Chapman - himself a sci-fi writer - is open to levels of scientific explication and weird futurities that I do not myself really explore.  Nor is his anti-Clerical stance ultimately palatable to my own belief system. But that is all to the good.  As a poet, I enjoy encountering poems by others that confirm differences as well as similarities.  In fact, the pleasure to be found in a poem, it seems to me, is that of a satisfactory admixture of the known and the unknown. Too odd and we cannot enjoy at all, or comprehend; too familiar, and we are easily bored.

Chapman risks (but narrowly avoids) cliché with his Novak-obsessions and his Dracula extrapolations, but his open form experiments, grotesque ideas, sense of impending doom, and striking images, make this a fresh, revivifying read. It is probably contradictory of Chapman to love fantasy, the unreal, the undead, and other supernatural beasties, but also to disbelieve in a supernatural God - he seems like one of those Satanists who believes in devils but not angels - but he is entitled to his own fanzine enthusiasms, and his lesbian vampires belong to Swinburne as much as any other Pre-Raphaelite, let alone Twilight fan.

If there were more readers for poetry their first port of call could or should be Chapman. His erotic, dark, suspenseful, terrifying, and at times funny, poems, are far more entertaining than Dan Brown or EL James, and far more artful. As for Irish poetry critics, their tendency to neglect Chapman (and sometimes his near-contemporary, Kevin Higgins) in favour of more sedate, traditional Irish imaginations, is a stupendous pity.

Future critical generations will surely recognise Chapman as a kind of Irish Poe - a figure of singularly eccentric temperament and remarkable literary ability, at home in so many genres, many of them subordinate to the more politely accepted ones. This is a beautiful and strange collection, and everyone who wants to see how twisted lyricism can be without totally deviating from the Irish canon should read it.



Review: Slow Clocks of Decay reviewed on Thereisnocavalry, 15th May 2016

My good friend, Patrick Chapman, has just published his seventh – yes, 7th! – collection of poetry. And it’s utterly brilliant.

Personally, I think Slow Clocks of Decay is a bit more experimental than his earlier works. Though, no less exceptional.

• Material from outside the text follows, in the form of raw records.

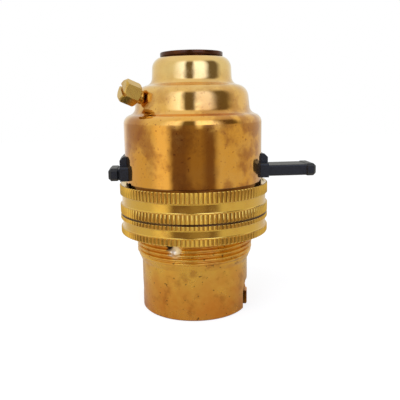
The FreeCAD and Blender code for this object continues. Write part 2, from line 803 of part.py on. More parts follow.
def rocker_bridge():
    """Brass bridge staked to the rocker's top."""
    z0 = pivot_z + seat_h + joint_gap
    plate = block((-bridge_half_l, bridge_half_l), (-bridge_half_w, bridge_half_w), (z0, z0 + bridge_t))
    return at_rest(plate.cut(rod(stake_r + joint_gap, z0 - 1, z0 + bridge_t + 1)))


def rocker_pin():
    return rod_y(pin_r, 0, pivot_z, -cheek_out, cheek_out)


def detent_ball():
    return Part.makeSphere(ball_r, point(0, ball_centre_y(), pivot_z - ball_orbit_r))


def detent_spring():
    spring = coil(ball_r - 2 * detent_wire_r, detent_wire_r, detent_spring_l, detent_turns)
    spring.rotate(ORIGIN, ALONG_X, -90)
    spring.translate(point(0, ball_centre_y() + ball_r + joint_gap, pivot_z - ball_orbit_r))
    return spring


def shifted(shape, y):
    moved = shape.copy()
    moved.translate(point(0, y, 0))
    return moved


def all_pieces():
    guide = bar_guide()
    terminal = terminal_block()
    clamp = terminal_screw()
    return {
        "dome_cover": dome_cover(),
        "entry_bush": entry_bush(),
        "earth_boss": earth_boss(),
        "earth_screw": earth_screw(),
        "bar_guide_right": guide,
        "bar_guide_left": half_turned(guide),
        "push_bar": push_bar(),
        "contact_block": contact_block(),
        "switch_housing": switch_housing(),
        "housing_screws": housing_screws(),
        "terminal_block_line": terminal,
        "terminal_block_neutral": half_turned(terminal),
        "terminal_screw_line": clamp,
        "terminal_screw_neutral": half_turned(clamp),
        "line_contact": line_contact(),
        "switched_contact": switched_contact(),
        "neutral_strip": neutral_strip(),
        "plunger_sleeve_line": shifted(plunger_sleeve(), plunger_y),
        "plunger_sleeve_neutral": shifted(plunger_sleeve(), -plunger_y),
        "plunger_line": shifted(plunger(), plunger_y),
        "plunger_neutral": shifted(plunger(), -plunger_y),
        "plunger_spring_line": shifted(plunger_spring(), plunger_y),
        "plunger_spring_neutral": shifted(plunger_spring(), -plunger_y),
        "rocker": rocker(),
        "rocker_bridge": rocker_bridge(),
        "rocker_pin": rocker_pin(),
        "detent_ball": detent_ball(),
        "detent_spring": detent_spring(),
        "bayonet_skirt": bayonet_skirt(),
        "union_ring": union_ring(),
        "shade_ring": shade_ring(),
    }


os.makedirs("parts", exist_ok=True)
for name, shape in all_pieces().items():
    shape.exportStep("parts/" + name + ".step")
    low, high = shape.BoundBox, shape.BoundBox
    print(name, len(shape.Solids), "solids", shape.isValid(), round(shape.Volume, 2),
          [round(v, 2) for v in (low.XMin, low.YMin, low.ZMin, high.XMax, high.YMax, high.ZMax)])
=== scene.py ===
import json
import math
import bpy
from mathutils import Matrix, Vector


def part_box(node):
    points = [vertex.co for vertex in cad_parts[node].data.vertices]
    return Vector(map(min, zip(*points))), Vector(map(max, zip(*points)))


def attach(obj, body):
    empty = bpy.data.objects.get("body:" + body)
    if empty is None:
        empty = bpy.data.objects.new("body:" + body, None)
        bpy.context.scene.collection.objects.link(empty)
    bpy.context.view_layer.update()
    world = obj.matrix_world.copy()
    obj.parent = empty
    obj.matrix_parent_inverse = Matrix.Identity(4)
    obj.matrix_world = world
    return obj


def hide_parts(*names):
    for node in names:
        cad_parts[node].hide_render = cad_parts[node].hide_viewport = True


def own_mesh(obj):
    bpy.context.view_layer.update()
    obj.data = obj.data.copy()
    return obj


bl_info = {
    "name": "Lamp Holder with Push Switch",
    "version": (1, 0, 0),
    "blender": (4, 5, 0),
    "location": "3D View > Sidebar > Lamp Holder",
    "description": "Surfaces, finishes and a pale studio for a brass lamp holder with a push bar switch",
    "category": "Object",
}

import bpy
import numpy as np
from bpy.props import FloatProperty, FloatVectorProperty, IntProperty, PointerProperty
from mathutils import Quaternion, Vector

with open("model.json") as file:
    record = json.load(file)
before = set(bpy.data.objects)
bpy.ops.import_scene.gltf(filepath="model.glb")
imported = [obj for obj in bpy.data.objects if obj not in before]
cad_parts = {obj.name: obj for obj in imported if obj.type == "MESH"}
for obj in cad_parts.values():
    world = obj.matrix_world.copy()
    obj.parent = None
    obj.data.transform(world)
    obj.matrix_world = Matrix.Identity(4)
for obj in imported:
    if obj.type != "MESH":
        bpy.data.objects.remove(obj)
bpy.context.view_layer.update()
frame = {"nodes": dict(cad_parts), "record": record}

MM = 0.001
TAU = 2 * math.pi
IMAGE_SIZE = 400
STEPS_PER_TOOTH = 8


def linear(hex_code):
    """Linear colour of an sRGB hex code."""
    parts = [int(hex_code[i:i + 2], 16) / 255 for i in (1, 3, 5)]
    return tuple(c / 12.92 if c <= 0.04045 else ((c + 0.055) / 1.055) ** 2.4 for c in parts)


def opaque(shade):
    """Colour with the fourth number that sockets and ramps take."""
    return (*shade, 1.0)


def grey(value):
    return (value, value, value)


def number(name, description, default):
    return FloatProperty(name=name, description=description, default=default)


def rotation(name, description, default_deg):
    return FloatProperty(name=name, description=description, default=math.radians(default_deg),
                         unit="ROTATION")


def length(name, description, default_mm):
    return FloatProperty(name=name, description=description, default=default_mm * MM, min=0.0,
                         unit="LENGTH", precision=5)


def lengths(name, description, defaults_mm):
    return FloatVectorProperty(name=name, description=description, size=len(defaults_mm), unit="LENGTH",
                               precision=5, default=[value * MM for value in defaults_mm])


def colour(name, description, hex_code):
    return FloatVectorProperty(name=name, description=description, size=3, subtype="COLOR", min=0.0, max=1.0,
                               default=linear(hex_code))


class DomeSizes(bpy.types.PropertyGroup):
    """Sizes of the three tiers of the dome and of its openings"""
    wall: length("Wall", "Thickness of the spun sheet", 0.7)
    tier_r: lengths("Tier radii", "Outside radius of each tier's wall, bottom first", (16.1, 13.1, 9.12))
    shoulder_h: lengths("Shoulder heights", "Height of each shoulder's centre over the foot",
                        (17.93, 23.63, 30.23))
    shoulder_r: lengths("Shoulder radii", "Rounding of each tier's shoulder", (2.1, 2.9, 2.65))
    taper: FloatVectorProperty(name="Tapers", description="Lean of each tier's wall", size=3, unit="ROTATION",
                               default=[math.radians(value) for value in (0.0, 6.0, 3.0)])
    cove_r: length("Cove radius", "Rounding where a wall rises from the shoulder below it", 1.8)
    hole_r: length("Entry hole", "Radius of the hole in the crown", 6.95)
    window_half_w: length("Window half width", "Half the width of the push bar's window", 4.44)
    window_low: length("Window sill", "Height of the window's sill over the foot", 5.08)
    window_high: length("Window head", "Height of the window's head over the foot", 8.53)
    slot_w: length("Key slot width", "Width of the slots that the block's lugs enter", 1.5)
    slot_h: length("Key slot height", "Height of the slots over the foot", 4.83)
    slot_angle: rotation("Key slot angle", "Turn of each key slot from the push bar", 22.0)
    amber_h: lengths("Amber heights", "Heights at which the lacquer is palest and most amber", (56.0, 43.0))
    stain: lengths("Stain", "Middle of the red stain on the lowest wall", (-13.6, -8.4, 43.4))
    stain_r: lengths("Stain radii", "Distance to which the stain is full, and its reach", (2.0, 5.5))


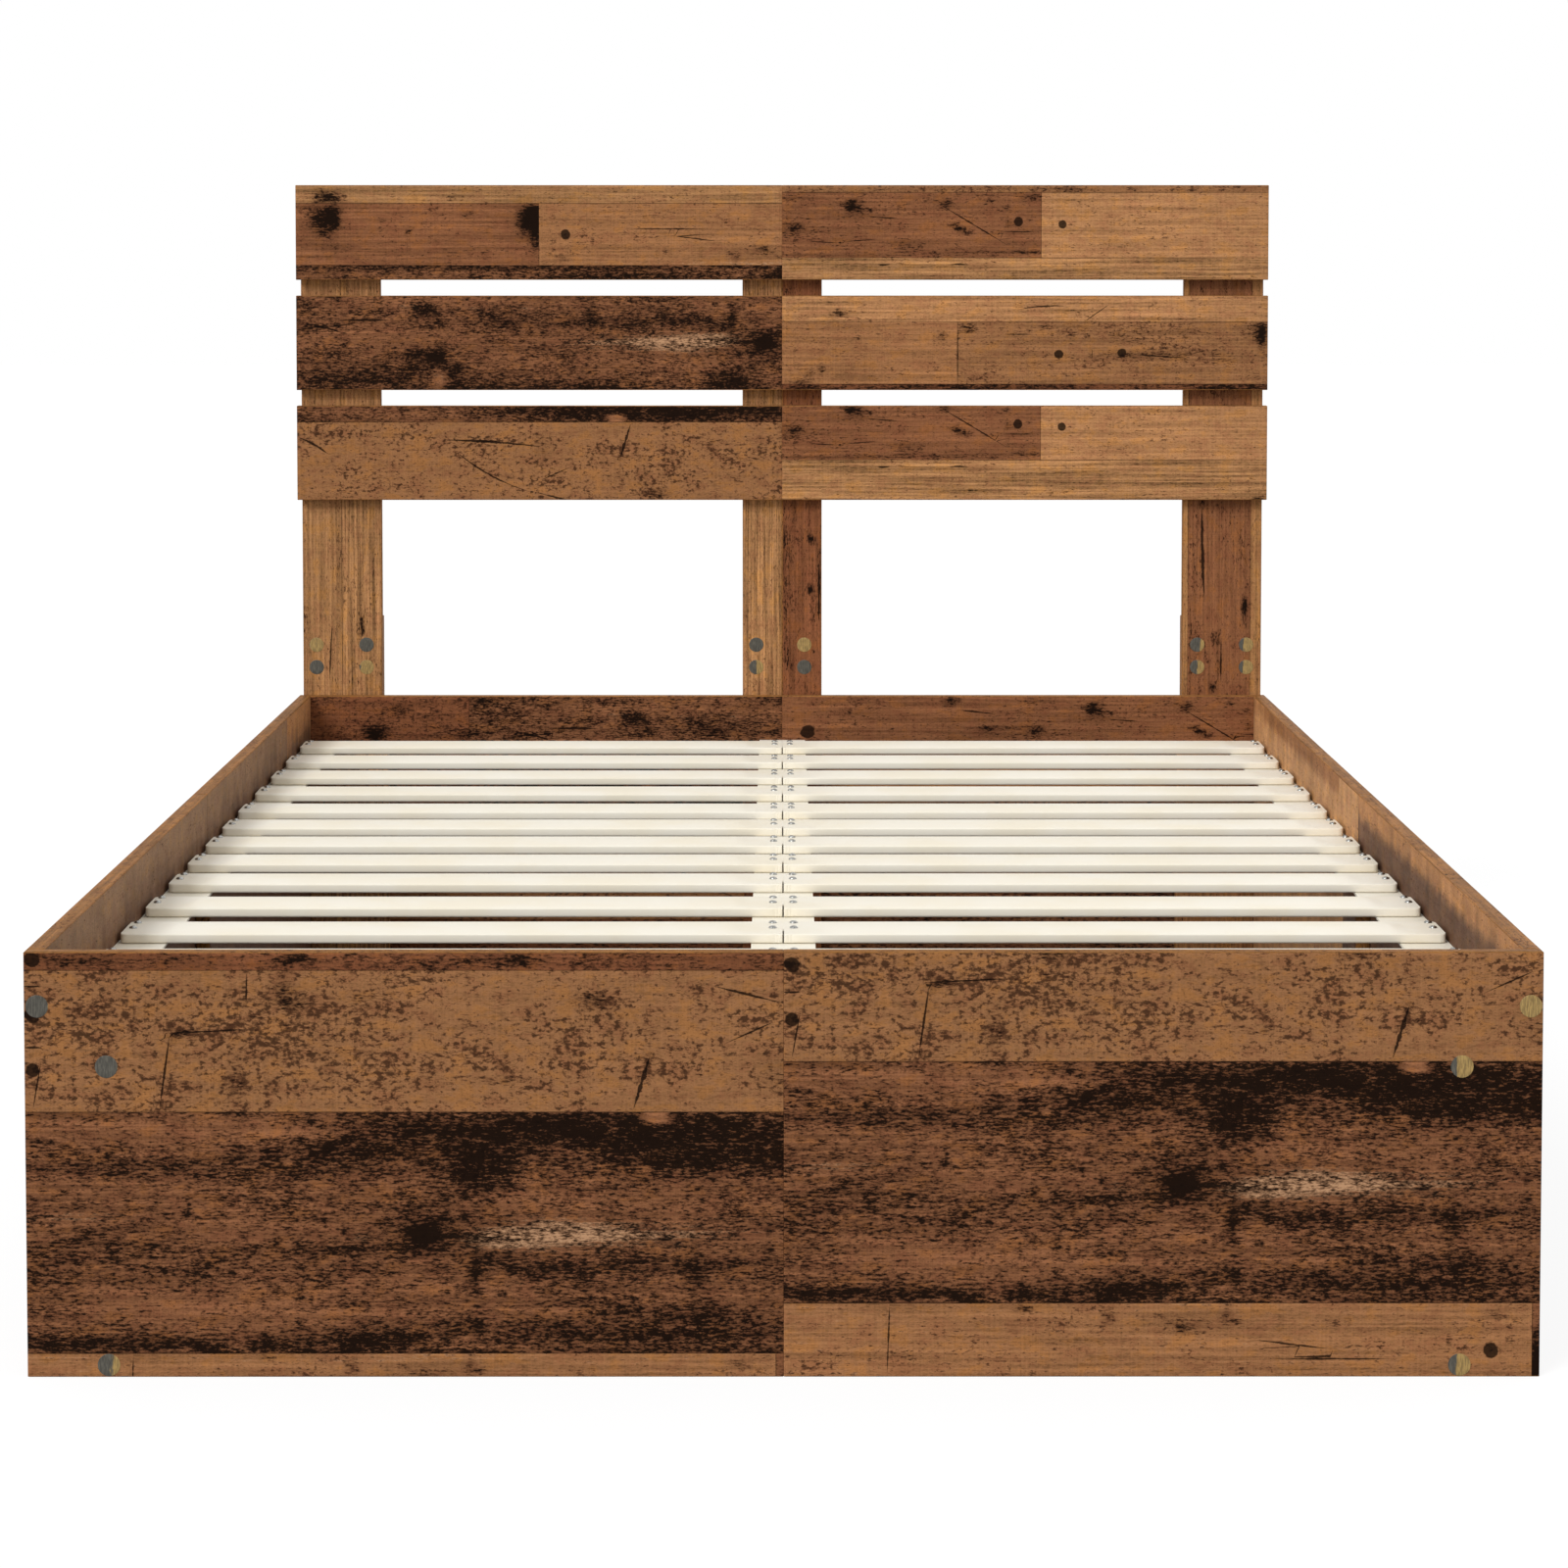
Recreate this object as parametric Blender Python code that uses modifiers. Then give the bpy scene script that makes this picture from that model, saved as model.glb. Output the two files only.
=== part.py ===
"""A 120 x 200 cm flat-pack bed frame: board panels with a plank decor, and steel slats.

Units are metres. +X is the bed's right seen from its foot, +Y runs from foot to head and +Z is up.
The origin is on the floor, in the middle of the frame's overall box.
"""

import math

import bmesh
import bpy

# Overall sizes
INNER_WIDTH = 1.205
INNER_LENGTH = 2.000
BASE_HEIGHT = 0.350
BOARD_THICKNESS = 0.015
EDGE_EASE = 0.0008
FIT_GAP = 0.0003

# Headboard
HEADBOARD_CLEARANCE = 0.251
HEADBOARD_ROWS = 3
HEADBOARD_BOARD_HEIGHT = 0.120
HEADBOARD_BOARD_GAP = 0.020
POST_WIDTH = 0.101
POST_SIDE_INSET = 0.0045
POST_TOP_INSET = 0.010
REAR_UPRIGHT_RISE = 0.100

# Battens and splice boards inside the base
BATTEN_WIDTH = 0.100
BATTEN_DROP = 0.001
SPLICE_BOARD_LENGTH = 0.200

# Steel slats, one left and one right in each row
RECESS_DEPTH = 0.0475
SLAT_ROWS_PER_END = 6
SLAT_CLOSE_ROWS_PER_END = 2
SLAT_CLOSE_PITCH = 0.1352
SLAT_END_ROOM = 0.0773
SLAT_FIELD_SHIFT = 0.010
SLAT_DEPTH = 0.075
SLAT_RISE = 0.0085
SLAT_CROWN = 0.0025
SLAT_CROWN_FLAT_SHARE = 0.4
SLAT_SHEET = 0.0012
SLAT_EDGE_RADIUS = 0.0035
SLAT_LIP = 0.004
SLAT_TAB_LENGTH = 0.029
SLAT_TAB_RAMP = 0.006
SLAT_CENTRE_GAP = 0.0015
SLAT_RAIL_CLEARANCE = 0.0035
SLAT_ARC_STEPS = 2
SLAT_SHARP_DEGREES = 50

# Steel angles, centre beam and its legs
LEDGE_WIDTH = 0.045
LEDGE_HEIGHT = 0.030
BEAM_WIDTH = 0.058
BEAM_HEIGHT = 0.030
STEEL_SHEET = 0.002
LEG_DIAMETER = 0.030
LEG_FOOT_DIAMETER = 0.050
LEG_FOOT_HEIGHT = 0.008
LEG_FOOT_CHAMFER = 0.002
LEG_SIDES = 24
LEG_PLACE_SHARES = (1 / 3, 2 / 3)
LEG_MERGE_DISTANCE = 0.00001

# Planes and heights that follow from the sizes above
HALF_INNER = INNER_WIDTH / 2
HALF_WIDTH = HALF_INNER + BOARD_THICKNESS
OVERALL_LENGTH = INNER_LENGTH + 4 * BOARD_THICKNESS + 2 * FIT_GAP
FOOT_FRONT = -OVERALL_LENGTH / 2
FOOT_BACK = FOOT_FRONT + BOARD_THICKNESS
MIDDLE = FOOT_BACK + INNER_LENGTH / 2
HEAD_FRONT = FOOT_BACK + INNER_LENGTH
HEAD_BACK = HEAD_FRONT + BOARD_THICKNESS
POST_FRONT = HEAD_BACK + FIT_GAP
POST_BACK = POST_FRONT + BOARD_THICKNESS
UPRIGHT_FRONT = POST_BACK + FIT_GAP
UPRIGHT_BACK = UPRIGHT_FRONT + BOARD_THICKNESS
SLAT_SEAT = BASE_HEIGHT - RECESS_DEPTH - SLAT_RISE
LEDGE_TOP = SLAT_SEAT - FIT_GAP
LEDGE_BOTTOM = LEDGE_TOP - LEDGE_HEIGHT
BEAM_BOTTOM = LEDGE_TOP - BEAM_HEIGHT
HEADBOARD_BOTTOM = BASE_HEIGHT + HEADBOARD_CLEARANCE
HEADBOARD_PITCH = HEADBOARD_BOARD_HEIGHT + HEADBOARD_BOARD_GAP
HEADBOARD_TOP = HEADBOARD_BOTTOM + HEADBOARD_ROWS * HEADBOARD_PITCH - HEADBOARD_BOARD_GAP

# Finishes: base colour, roughness, metallic
TAN_DECOR = ((0.35, 0.19, 0.09, 1), 0.55, 0)
DARK_DECOR = ((0.12, 0.06, 0.035, 1), 0.55, 0)
GOLDEN_DECOR = ((0.42, 0.24, 0.11, 1), 0.55, 0)
CREAM_STEEL = ((0.86, 0.82, 0.72, 1), 0.35, 0)

SIDES = (("left", -1), ("right", 1))


def clear_scene():
    for scene_object in list(bpy.data.objects):
        bpy.data.objects.remove(scene_object, do_unlink=True)


def new_collection(name):
    collection = bpy.data.collections.new(name)
    bpy.context.scene.collection.children.link(collection)
    return collection


def new_finish(name, finish):
    """A material of its own for one piece, from a (colour, roughness, metallic) finish."""
    colour, roughness, metallic = finish
    material = bpy.data.materials.new(name + "_finish")
    material.use_nodes = True
    shader = material.node_tree.nodes["Principled BSDF"]
    shader.inputs["Base Color"].default_value = colour
    shader.inputs["Roughness"].default_value = roughness
    shader.inputs["Metallic"].default_value = metallic
    material.diffuse_color = colour
    return material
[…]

He writes of love and loss with a thoroughly modern voice.

You won’t find images of Ireland’s rolling green pastures here, but a dystopian 21st century society.

He’s one of the best poets Ireland has ever produced and, mark my words, he’ll win the Nobel Prize for Literature one day.

So, just click on the links to order your copy. And, to whet your palate, I’ve included a taster under the pic, with the kind permission of the author.

 
Teleport Memory
by Patrick Chapman
 
Eighteen winters on, I find your jet-black
hold-up in my box of old remarkables,
the rubber garter still with spring in it.
 
I drape the stocking long on the bed
and try to imagine your pale slender leg
filling it toe to knee to thigh and beyond
 
in a matter transmitter reconstitution
of you with a physical copy that holds
your consciousness, your memories,
 
your tenderness, your wit still dry –
while out in the real, the original you
has surely diverged in directions I can’t
 
follow: some of your people passed on;
you a mother, an aunt or alone; and every
cell in your body, twice overwritten.
 
If that you can bear think of me
it may be with disdain for who I was
at the end but listen, my old love,
 
he has been replaced so many times –
no longer that young cripple who,
out of repression and pain, cracked
 
your heart and in its fracture fatally
punctured his own. So far undone is he
that even teleport could never bring us home.